ThroughputA measure of the amount of work done in a period of time. Usually this is expressed as a number of transactions completed in a period of time. Throughput is a measure of the quantity of service, while latency is a measure of the quality of service.
UtilizationThe amount of a fixed capacity resource that was used. Most often this is either for a resource that remains consumed until released, such as memory, or for a resource that has a renewable capacity for work for a given time period, such as CPU utilization. Normally, this is expressed as a percentage of the available capacity.
These measurements need to be taken at all levels of the stack (hardware, operating system, database and middleware, and application levels) that make up the environment within each system.
In collecting and storing these performance metrics, you automatically create a baseline of recorded activities which contributes to defining what is normal or typical usage. Save this data because you can use it later for comparison purposes.
Analyze, Model, and Deduce
With enough data collected about activity on each system, use the data to create a model of what each system is doing. Although this can be done manually, this is time consuming and awkward, and is accomplished much easier with software that is designed for this purpose (see "Performance Management Products" on page 4).
The performance management software employs various mathematical techniques to represent the computer system and the flow of work through it. This can be done with enough accuracy that the calculated behavior of the system is very close to the actual system behavior.
A common technique used is that of queuing networks. Each resource in the computer (CPU, memory, disk, network, and so on) is represented as a server with a finite capacity for processing, and a queue for holding requests in front of it. These resources are interconnected to represent the computer system.
As work comes into the system, each resource server processes the respective requests. If requests arrive at a greater rate than the resource can process, then the requests sit in the given queue. In such situations, the total elapsed time for each request increases significantly as the requests first have to wait before being processed.
By changing characteristics of each server, such as the processing capacity or the number of server entities, or by changing the arrival rate of work, different scenarios can be modeled and their performance evaluated.
Take the appropriate action based on the results gathered.
Correct Performance Problems
If you identified any performance problems while gathering performance data, take the time to fix the performance problems at this time.

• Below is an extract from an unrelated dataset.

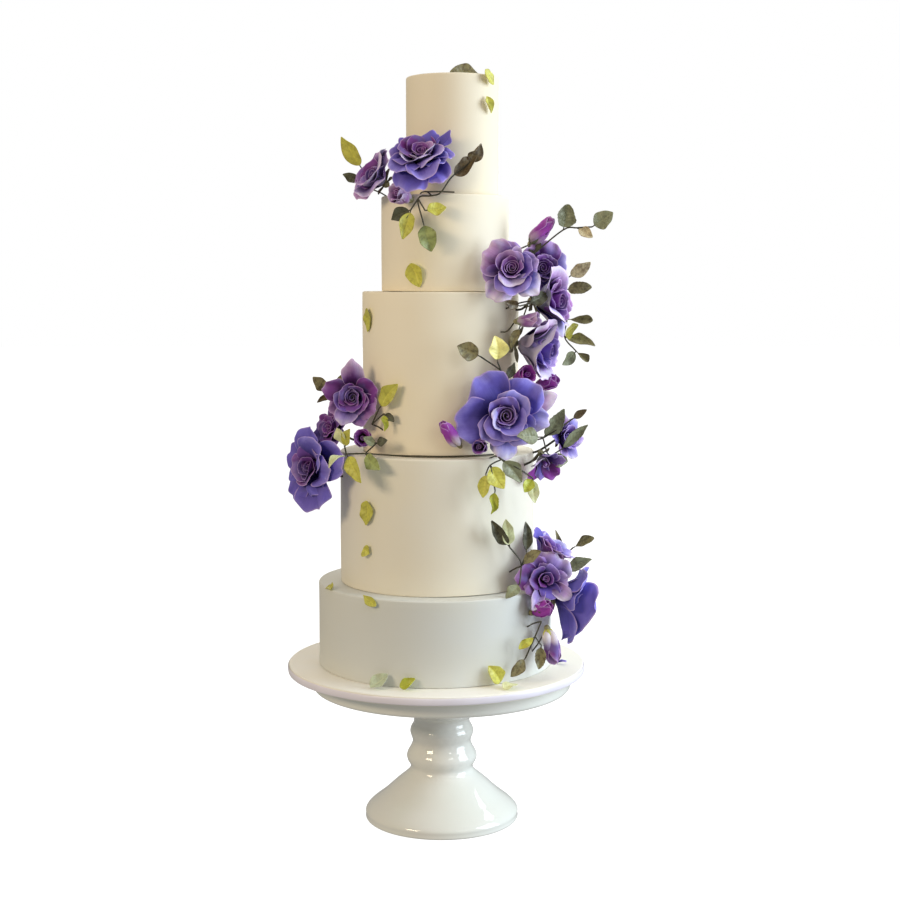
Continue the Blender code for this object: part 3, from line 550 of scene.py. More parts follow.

The goal is to identify the root cause of the performance problem. This can be done by using any preferred analysis technique, or by using the model created in the data gathering stage. The model can show you which resources are being saturated, which has the longest queue, and where most time is spent during a transaction.
The model can also help to show the real cause of the problem. You can change the characteristics of the identified resource (increasing its performance or adding more of it), and see the effect on the calculated performance of the system. If the performance improves significantly, then you have identified the root cause of the problem. It is possible that there might be more than one overloaded resource contributing to the poor performance of the system, and each resource needs to be identified in turn.

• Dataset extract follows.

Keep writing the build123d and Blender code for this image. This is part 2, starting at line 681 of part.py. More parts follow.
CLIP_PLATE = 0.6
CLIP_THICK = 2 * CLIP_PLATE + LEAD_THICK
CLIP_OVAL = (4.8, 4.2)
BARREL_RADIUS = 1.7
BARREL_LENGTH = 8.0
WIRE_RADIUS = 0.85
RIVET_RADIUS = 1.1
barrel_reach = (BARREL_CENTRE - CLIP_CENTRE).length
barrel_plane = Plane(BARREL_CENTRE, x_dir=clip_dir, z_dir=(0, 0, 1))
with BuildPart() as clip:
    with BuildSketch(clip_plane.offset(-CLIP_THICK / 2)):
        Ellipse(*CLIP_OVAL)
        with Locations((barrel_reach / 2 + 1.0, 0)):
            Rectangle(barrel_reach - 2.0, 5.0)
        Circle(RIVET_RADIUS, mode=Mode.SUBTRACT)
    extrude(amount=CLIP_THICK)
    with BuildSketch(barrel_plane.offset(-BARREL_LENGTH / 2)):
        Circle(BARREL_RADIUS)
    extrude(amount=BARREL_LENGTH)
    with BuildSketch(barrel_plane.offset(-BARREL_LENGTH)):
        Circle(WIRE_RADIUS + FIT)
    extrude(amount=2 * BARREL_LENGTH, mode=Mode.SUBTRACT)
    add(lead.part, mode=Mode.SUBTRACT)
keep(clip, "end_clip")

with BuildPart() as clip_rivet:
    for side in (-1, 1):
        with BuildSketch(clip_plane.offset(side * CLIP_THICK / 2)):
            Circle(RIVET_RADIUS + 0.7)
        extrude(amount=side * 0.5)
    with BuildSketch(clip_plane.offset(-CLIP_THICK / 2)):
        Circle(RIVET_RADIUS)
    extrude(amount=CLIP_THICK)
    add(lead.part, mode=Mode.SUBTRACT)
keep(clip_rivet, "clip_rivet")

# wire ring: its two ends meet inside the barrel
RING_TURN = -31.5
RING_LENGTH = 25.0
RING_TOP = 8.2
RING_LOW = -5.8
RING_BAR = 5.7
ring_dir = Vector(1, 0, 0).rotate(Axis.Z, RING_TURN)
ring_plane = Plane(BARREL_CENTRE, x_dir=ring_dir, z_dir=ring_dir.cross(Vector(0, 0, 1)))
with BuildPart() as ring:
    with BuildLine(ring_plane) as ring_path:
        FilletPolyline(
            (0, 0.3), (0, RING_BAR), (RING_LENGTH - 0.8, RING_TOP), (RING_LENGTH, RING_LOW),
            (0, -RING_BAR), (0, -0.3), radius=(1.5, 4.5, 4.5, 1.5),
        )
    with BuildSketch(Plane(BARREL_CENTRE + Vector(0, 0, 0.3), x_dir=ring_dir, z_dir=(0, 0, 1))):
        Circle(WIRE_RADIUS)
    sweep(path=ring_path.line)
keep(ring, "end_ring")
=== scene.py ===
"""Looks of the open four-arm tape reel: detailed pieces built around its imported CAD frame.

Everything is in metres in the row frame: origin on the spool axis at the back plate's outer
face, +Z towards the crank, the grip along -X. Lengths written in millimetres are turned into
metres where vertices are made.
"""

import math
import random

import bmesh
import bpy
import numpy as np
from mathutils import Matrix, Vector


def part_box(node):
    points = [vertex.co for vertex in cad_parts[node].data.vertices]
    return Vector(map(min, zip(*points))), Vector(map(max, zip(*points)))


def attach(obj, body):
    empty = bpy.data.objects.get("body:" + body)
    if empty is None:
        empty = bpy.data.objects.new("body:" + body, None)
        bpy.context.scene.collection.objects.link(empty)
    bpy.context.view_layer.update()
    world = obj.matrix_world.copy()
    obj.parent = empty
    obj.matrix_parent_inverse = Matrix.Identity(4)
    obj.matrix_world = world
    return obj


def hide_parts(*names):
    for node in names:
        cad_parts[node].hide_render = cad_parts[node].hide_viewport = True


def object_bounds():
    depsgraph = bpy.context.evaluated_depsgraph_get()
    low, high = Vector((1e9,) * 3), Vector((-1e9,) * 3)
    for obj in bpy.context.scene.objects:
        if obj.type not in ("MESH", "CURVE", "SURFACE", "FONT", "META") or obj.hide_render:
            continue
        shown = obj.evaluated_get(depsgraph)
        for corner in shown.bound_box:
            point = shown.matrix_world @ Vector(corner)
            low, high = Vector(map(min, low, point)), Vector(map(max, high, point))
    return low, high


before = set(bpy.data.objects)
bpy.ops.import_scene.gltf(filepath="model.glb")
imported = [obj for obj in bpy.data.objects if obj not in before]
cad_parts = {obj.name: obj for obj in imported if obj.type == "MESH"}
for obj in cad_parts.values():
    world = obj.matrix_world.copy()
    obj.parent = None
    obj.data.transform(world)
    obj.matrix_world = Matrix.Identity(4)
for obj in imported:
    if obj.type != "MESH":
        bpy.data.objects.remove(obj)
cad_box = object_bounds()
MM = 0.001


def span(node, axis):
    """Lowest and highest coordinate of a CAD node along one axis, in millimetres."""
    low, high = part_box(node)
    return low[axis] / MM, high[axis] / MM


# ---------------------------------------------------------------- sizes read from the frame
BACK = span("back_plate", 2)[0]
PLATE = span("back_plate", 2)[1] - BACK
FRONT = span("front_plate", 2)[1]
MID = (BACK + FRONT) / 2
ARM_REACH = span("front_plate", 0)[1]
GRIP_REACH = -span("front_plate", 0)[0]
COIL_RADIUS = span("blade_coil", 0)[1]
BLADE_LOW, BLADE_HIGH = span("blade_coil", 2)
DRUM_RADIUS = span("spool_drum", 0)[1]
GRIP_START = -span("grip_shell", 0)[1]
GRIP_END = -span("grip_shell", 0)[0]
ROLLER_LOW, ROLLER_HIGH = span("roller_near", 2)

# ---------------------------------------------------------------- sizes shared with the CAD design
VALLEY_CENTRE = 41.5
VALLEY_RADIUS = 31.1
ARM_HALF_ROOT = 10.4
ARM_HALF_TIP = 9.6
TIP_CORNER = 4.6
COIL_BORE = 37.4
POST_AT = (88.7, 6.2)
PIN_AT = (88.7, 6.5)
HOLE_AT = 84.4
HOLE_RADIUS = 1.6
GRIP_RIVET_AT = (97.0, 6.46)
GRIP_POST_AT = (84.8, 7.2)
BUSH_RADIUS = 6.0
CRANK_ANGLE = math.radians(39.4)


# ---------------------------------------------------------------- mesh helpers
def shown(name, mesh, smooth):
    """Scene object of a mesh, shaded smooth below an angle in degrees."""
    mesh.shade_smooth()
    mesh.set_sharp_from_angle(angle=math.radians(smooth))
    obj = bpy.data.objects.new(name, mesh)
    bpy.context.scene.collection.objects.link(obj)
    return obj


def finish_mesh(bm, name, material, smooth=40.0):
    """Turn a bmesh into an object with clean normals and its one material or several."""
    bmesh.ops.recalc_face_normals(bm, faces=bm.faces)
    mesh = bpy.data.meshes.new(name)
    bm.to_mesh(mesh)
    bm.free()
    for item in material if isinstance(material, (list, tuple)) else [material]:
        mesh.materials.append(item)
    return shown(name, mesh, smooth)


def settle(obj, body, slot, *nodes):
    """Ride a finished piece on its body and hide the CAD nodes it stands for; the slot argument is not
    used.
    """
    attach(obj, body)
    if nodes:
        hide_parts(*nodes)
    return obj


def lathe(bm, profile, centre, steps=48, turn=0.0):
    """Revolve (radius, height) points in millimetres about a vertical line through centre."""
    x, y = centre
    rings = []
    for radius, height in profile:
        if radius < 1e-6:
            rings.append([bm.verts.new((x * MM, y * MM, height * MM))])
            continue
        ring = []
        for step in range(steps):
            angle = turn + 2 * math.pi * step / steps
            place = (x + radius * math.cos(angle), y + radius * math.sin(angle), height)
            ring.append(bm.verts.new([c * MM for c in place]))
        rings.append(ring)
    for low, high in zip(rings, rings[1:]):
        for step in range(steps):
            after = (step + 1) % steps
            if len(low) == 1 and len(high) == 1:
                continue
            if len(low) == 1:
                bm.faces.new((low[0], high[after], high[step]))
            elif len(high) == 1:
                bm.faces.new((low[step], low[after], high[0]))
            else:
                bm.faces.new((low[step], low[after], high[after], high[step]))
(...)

Monitor Ongoing Performance
Once the initial system activity measurements are taken, you need to continually monitor performance to ensure that performance remains within targets.
The simplest form of monitoring involves running regular reports and comparing the results with the baselines established earlier. Start by identifying any performance issues that are outside of the targets. This narrows down the number of systems for further investigation. For the systems that exceed the targets, you can also report on the level of deviation from the expected values.
Additionally, you can take the KPIs and the normal values for the system and use these as threshold values for your monitoring software. An alarm is raised when a value exceeds the threshold. You can set ranges of values for allowable deviations and implement a hierarchy of alarm levels. A simple example uses colors where green indicates a system within threshold values, yellow for a warning (for example, a system five percent over the threshold value), and red for critical situations. More sophisticated examples have more levels between good and critical.
Configure the alarm thresholds according to the most important KPIs, otherwise there will be more alarms than necessary.
With a clear understanding of the resources normally consumed by the application, you can choose to impose limits on the amount of resources the application is allowed to consume. This is a more proactive form of control. This is most useful on systems that concurrently run more than one application, and can stop one application from grabbing all resources on a system to the detriment of the other applications.
Resource controls can be implemented in hardware or software. With hardware controls, the resources are physically separated to control resource allocation. This is a form of a hard limit. Examples of hardware resource controls include separate systems, domains within a Sun server (logical systems within a single physical chassis), and processor sets.
With software controls, either the operating system or middleware restricts the amount of resources used. With some software controls it is possible to dynamically change resource allocation and to allow active applications to use resources that are unused by the other applications. This is a form of soft limit. An example of this is the Solaris_ Resource Manager software, which allocates shares of a resource to groups of processes.
Track Changes for Capacity Planning
With stable, well-performing systems under constant monitoring, you will build up a large collection of data of measured system activity. After several months, you will be able to perform trend analysis to see if the system workload is static or growing. The data might reveal linear, non-linear, or periodic peaks and troughs.
If there is a significant increase in system activity, examine the data to determine which workload is contributing to the increase. If growth continues, use the model created earlier to predict if the thresholds will be exceeded, and when.
It is important to know that performance degradation does not occur in a linear fashion. When a resource becomes saturated and a queue forms, response time increases substantially, often doubling very quickly. This is not obvious from a straight line extrapolation of system workload. But the modeling software will correctly report the nonlinear increase.
Once you identify an increase in workload, you can use the model to estimate future performance by applying simulated changes to the workloads, and by adding workloads. The model calculates the resulting performance benefits or hindrances. If the results do not meet the targets specified in the SLA and KPIs, investigate changing the resources in the model.
First, identify the saturated resources. Using the model, experiment by replacing the saturated resources with additional resources (more disks, processors, and so on), or by upgrading the resources for faster versions. This allows you to calculate in advance how much computer hardware is required for a certain workload. The result is superior to waiting until the system becomes saturated and performance is unacceptable.
Investigate Consolidation of Resources
Use the measured system activity data and models to calculate the effects of server consolidation.
In simple terms, you can combine the resource profiles of each separate application, and end up with a final system configuration. This is accomplished by combining the resource profiles and then combining the system behavior models. Then model the behavior of the new combinations with the desired workload. Any contention between the workloads and resources are revealed. You can change the model to increase the critical resources, and recalculate the performance.